Now, to your question: Would the 20 year life expectancy on yaw motors change if the turbine is acting on an expected incoming wind direction rather than reacting to it? I suspect (and this is only my guessing) their service life would slightly lengthen because their working loads would be lower. You suggest their time “on” or operating would lengthen. Does data show that?
I understand yaw motors pull against yaw brakes that sort of drag because they do not fully release. It could be that the brake pads might need a closer eye but even that could be accommodated for and the 20 year life still an hittable target.
Do you have any load data for yaw motors before and after Vindicator installation?
Thanks for asking.
Mark B Smith says
I enjoyed reading your article on yaw and pitch drives.
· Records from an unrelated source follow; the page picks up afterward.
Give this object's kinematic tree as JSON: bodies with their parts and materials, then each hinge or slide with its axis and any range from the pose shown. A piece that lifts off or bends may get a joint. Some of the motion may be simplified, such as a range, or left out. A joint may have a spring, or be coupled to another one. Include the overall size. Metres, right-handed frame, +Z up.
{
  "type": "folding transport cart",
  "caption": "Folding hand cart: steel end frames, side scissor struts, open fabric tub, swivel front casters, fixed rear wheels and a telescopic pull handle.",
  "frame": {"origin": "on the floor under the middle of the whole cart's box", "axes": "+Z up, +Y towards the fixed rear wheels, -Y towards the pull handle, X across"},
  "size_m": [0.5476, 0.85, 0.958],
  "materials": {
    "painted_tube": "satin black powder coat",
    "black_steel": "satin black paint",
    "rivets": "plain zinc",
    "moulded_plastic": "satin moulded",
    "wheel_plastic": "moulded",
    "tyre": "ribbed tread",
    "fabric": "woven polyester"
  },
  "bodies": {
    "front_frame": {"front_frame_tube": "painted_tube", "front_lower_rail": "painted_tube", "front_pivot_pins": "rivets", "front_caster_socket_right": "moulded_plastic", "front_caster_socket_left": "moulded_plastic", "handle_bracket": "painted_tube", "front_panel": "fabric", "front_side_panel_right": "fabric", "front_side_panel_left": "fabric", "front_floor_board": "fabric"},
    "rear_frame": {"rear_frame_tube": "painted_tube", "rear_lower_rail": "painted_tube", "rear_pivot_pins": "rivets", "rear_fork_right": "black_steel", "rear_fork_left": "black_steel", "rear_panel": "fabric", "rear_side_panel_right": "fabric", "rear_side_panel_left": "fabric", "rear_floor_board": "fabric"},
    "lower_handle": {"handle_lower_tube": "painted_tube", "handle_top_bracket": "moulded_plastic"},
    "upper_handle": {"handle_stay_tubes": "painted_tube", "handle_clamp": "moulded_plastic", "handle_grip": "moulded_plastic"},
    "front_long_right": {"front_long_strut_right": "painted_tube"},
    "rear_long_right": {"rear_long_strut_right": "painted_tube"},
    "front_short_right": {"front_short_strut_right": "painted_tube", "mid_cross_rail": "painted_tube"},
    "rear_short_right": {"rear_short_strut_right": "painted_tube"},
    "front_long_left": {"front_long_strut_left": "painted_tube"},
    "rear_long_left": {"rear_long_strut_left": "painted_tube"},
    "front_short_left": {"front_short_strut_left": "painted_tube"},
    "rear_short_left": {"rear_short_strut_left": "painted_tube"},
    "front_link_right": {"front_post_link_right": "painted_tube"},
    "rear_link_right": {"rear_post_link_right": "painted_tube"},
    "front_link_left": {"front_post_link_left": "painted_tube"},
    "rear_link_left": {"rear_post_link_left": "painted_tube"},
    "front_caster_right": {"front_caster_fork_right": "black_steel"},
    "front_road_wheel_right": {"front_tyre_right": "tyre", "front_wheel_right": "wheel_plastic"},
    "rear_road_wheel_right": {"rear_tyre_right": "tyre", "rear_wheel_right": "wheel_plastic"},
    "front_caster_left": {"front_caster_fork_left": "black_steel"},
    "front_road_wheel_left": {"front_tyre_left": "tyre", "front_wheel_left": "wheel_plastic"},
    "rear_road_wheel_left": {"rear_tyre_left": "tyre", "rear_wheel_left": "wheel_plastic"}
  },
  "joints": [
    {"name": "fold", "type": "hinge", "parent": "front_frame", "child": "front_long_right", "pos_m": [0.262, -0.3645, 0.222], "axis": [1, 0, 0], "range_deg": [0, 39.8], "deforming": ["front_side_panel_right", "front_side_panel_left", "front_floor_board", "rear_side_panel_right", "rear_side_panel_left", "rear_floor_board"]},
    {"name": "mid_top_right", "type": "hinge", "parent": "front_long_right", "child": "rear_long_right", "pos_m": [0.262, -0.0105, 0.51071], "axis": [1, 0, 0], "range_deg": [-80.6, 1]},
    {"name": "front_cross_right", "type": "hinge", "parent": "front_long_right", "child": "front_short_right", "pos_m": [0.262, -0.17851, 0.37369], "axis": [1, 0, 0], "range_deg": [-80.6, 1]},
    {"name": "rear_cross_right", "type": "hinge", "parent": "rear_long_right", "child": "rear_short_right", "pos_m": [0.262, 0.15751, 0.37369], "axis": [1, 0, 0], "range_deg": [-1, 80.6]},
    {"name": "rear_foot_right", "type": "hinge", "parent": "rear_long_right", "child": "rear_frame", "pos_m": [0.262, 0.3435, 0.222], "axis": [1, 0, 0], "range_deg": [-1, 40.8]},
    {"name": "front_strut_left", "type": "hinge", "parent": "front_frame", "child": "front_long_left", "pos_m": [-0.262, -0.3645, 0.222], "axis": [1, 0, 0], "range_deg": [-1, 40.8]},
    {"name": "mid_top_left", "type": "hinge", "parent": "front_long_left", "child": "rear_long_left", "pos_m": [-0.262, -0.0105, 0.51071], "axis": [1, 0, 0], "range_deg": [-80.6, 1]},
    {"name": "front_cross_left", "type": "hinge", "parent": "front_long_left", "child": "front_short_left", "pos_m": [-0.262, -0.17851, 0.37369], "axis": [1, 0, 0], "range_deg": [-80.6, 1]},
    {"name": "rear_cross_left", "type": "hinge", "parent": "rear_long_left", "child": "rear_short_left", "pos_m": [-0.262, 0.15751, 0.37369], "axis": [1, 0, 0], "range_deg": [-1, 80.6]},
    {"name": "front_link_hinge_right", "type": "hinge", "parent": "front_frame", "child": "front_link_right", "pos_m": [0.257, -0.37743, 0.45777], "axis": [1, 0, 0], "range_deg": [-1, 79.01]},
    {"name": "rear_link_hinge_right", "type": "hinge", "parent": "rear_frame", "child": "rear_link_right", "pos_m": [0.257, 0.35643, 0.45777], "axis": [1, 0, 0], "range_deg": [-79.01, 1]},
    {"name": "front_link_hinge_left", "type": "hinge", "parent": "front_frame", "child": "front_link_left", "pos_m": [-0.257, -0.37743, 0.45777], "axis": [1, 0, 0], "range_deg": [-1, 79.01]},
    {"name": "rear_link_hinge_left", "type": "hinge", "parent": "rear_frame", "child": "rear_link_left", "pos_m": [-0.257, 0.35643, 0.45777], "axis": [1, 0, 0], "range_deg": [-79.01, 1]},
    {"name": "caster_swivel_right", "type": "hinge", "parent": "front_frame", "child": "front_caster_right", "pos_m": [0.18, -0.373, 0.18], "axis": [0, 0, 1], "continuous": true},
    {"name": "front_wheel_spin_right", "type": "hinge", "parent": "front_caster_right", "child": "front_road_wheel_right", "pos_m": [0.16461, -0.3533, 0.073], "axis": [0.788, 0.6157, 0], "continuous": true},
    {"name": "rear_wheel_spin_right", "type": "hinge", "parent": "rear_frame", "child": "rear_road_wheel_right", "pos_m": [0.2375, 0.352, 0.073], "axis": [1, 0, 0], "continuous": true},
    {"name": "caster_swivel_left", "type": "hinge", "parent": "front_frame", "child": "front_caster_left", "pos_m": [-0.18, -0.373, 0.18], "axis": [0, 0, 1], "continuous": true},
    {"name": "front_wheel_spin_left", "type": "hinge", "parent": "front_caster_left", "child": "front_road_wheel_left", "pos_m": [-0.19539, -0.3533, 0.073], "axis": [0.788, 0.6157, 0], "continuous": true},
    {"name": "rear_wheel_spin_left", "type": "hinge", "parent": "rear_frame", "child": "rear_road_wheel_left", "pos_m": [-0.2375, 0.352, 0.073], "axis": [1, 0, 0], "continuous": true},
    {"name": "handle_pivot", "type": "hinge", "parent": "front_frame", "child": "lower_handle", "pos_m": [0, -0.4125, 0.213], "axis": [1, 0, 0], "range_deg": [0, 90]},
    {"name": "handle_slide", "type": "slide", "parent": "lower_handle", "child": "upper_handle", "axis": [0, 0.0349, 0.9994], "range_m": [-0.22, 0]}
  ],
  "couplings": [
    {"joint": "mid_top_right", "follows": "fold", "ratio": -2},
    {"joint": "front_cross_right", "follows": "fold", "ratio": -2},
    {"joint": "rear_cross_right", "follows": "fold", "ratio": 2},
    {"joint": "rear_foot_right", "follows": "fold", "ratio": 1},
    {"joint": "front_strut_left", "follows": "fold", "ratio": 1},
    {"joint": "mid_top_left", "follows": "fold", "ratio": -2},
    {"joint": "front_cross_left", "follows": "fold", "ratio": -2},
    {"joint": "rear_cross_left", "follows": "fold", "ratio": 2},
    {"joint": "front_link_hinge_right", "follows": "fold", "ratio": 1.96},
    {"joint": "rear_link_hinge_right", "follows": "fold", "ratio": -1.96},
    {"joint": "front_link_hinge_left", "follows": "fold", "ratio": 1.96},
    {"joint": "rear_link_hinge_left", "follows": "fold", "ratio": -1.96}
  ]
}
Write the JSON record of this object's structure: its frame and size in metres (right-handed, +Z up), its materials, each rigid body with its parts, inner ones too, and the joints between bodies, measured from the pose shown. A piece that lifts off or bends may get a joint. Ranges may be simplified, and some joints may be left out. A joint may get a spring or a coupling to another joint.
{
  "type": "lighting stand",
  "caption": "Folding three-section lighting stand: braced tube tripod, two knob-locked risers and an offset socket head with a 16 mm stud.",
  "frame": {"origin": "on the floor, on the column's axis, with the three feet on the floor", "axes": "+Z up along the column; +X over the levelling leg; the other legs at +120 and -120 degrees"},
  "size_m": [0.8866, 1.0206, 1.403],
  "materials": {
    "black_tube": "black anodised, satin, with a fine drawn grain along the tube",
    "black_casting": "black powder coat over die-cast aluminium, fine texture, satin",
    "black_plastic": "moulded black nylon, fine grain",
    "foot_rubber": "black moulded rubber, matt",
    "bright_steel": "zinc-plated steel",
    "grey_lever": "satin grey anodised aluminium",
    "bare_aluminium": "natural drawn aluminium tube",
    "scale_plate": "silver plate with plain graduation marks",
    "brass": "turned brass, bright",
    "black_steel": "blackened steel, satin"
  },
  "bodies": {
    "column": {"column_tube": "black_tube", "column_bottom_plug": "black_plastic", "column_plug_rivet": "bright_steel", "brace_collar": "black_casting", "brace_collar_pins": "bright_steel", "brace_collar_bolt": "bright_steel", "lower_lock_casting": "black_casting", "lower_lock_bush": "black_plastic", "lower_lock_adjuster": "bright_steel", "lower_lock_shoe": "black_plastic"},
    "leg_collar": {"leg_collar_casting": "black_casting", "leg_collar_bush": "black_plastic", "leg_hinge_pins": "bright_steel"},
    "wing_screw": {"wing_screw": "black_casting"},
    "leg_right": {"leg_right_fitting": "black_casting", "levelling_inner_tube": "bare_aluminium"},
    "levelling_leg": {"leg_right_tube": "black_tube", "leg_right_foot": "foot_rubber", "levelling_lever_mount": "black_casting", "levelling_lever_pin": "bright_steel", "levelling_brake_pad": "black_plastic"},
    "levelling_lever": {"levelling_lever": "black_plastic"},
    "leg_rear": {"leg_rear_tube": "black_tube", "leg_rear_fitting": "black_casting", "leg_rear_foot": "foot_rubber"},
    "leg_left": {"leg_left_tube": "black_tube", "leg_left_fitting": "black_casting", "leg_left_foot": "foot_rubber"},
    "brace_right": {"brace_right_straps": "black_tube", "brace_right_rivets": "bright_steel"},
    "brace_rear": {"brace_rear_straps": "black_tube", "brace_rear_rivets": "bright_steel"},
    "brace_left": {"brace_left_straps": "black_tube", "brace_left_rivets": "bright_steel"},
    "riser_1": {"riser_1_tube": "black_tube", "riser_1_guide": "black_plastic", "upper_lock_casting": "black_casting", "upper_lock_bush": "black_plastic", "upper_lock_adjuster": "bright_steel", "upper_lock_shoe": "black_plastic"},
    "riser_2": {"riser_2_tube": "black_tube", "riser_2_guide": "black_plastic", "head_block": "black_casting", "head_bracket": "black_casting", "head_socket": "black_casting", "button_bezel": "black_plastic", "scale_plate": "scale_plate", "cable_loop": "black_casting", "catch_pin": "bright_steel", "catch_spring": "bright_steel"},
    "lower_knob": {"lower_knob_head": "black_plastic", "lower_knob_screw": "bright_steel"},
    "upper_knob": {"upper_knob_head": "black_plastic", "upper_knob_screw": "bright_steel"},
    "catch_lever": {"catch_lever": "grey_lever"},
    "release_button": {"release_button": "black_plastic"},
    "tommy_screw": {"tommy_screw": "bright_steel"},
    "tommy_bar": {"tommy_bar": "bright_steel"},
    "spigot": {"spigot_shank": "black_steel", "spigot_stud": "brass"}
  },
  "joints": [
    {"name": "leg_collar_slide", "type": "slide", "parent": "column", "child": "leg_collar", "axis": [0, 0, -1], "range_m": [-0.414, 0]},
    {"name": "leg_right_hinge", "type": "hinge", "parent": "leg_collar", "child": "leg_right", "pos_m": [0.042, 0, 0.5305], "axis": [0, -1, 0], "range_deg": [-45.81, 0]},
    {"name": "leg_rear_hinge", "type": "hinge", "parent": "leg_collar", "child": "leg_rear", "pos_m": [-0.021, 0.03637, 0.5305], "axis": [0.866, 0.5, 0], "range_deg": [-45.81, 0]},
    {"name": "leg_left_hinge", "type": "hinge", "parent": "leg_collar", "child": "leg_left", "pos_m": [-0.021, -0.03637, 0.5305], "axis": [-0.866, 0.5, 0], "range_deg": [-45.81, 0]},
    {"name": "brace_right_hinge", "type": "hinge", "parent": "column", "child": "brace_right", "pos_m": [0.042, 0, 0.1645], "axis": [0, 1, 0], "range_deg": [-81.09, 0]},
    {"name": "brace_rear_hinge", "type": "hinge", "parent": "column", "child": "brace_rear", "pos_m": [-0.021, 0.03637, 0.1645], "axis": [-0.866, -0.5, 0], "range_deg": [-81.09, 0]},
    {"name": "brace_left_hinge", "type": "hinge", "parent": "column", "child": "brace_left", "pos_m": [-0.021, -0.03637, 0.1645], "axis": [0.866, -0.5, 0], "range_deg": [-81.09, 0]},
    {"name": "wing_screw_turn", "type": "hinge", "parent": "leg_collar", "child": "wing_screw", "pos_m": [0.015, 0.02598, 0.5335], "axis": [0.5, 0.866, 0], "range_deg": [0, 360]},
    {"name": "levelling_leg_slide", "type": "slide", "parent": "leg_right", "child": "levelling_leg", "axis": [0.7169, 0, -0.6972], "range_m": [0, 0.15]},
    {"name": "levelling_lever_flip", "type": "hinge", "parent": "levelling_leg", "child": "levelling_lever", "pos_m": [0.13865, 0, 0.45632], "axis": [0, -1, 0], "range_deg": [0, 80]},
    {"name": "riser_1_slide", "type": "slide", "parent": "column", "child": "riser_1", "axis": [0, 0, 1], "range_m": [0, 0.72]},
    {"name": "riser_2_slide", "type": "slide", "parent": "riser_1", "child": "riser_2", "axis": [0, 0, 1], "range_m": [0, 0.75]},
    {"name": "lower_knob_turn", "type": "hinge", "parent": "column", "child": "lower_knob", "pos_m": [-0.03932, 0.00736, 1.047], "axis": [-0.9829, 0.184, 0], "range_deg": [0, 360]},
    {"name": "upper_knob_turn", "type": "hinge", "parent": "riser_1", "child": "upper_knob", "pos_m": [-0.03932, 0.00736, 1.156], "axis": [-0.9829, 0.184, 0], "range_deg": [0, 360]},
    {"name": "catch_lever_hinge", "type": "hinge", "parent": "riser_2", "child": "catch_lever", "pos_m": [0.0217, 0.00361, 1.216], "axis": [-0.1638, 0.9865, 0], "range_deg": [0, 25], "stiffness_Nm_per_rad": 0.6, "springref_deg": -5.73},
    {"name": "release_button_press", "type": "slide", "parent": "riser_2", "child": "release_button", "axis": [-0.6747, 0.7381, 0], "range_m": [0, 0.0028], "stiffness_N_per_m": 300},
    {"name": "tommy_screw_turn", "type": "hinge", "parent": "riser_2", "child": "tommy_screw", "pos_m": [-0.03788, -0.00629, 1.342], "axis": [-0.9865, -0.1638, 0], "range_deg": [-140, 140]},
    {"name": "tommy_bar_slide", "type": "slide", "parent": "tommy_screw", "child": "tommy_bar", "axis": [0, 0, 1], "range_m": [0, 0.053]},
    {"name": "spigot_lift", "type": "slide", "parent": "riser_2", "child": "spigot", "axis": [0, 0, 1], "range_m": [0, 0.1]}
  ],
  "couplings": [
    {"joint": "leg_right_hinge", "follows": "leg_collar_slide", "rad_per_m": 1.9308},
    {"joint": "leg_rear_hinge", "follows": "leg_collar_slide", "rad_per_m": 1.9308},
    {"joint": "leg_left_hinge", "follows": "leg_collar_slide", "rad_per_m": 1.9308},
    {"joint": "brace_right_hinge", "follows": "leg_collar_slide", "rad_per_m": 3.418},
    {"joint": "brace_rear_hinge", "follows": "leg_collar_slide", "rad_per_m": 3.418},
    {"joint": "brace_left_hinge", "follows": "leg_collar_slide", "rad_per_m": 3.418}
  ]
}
I represent a company called Catch the Wind, Inc. We have developed a product for the wind generation industry with a breakthrough technology – the world’s first pulsed laser wind sensor that can be mounted on the nacelle of large wind turbines to allow much improved alignment with the wind, thereby increasing power output by at least 10%, while decreasing operating costs.
Presently, we expect our product to increase the utilization by 30% or more. Given that the yaw and/or pitch drives are designed to last for 20 years with minimal maintenance, do you think this would change if the yaw motor was used t a greater degree? I’m trying to determine if the greater use of the yaw motor will be a factor in the overall economics. I would appreciate any thoughts you may have.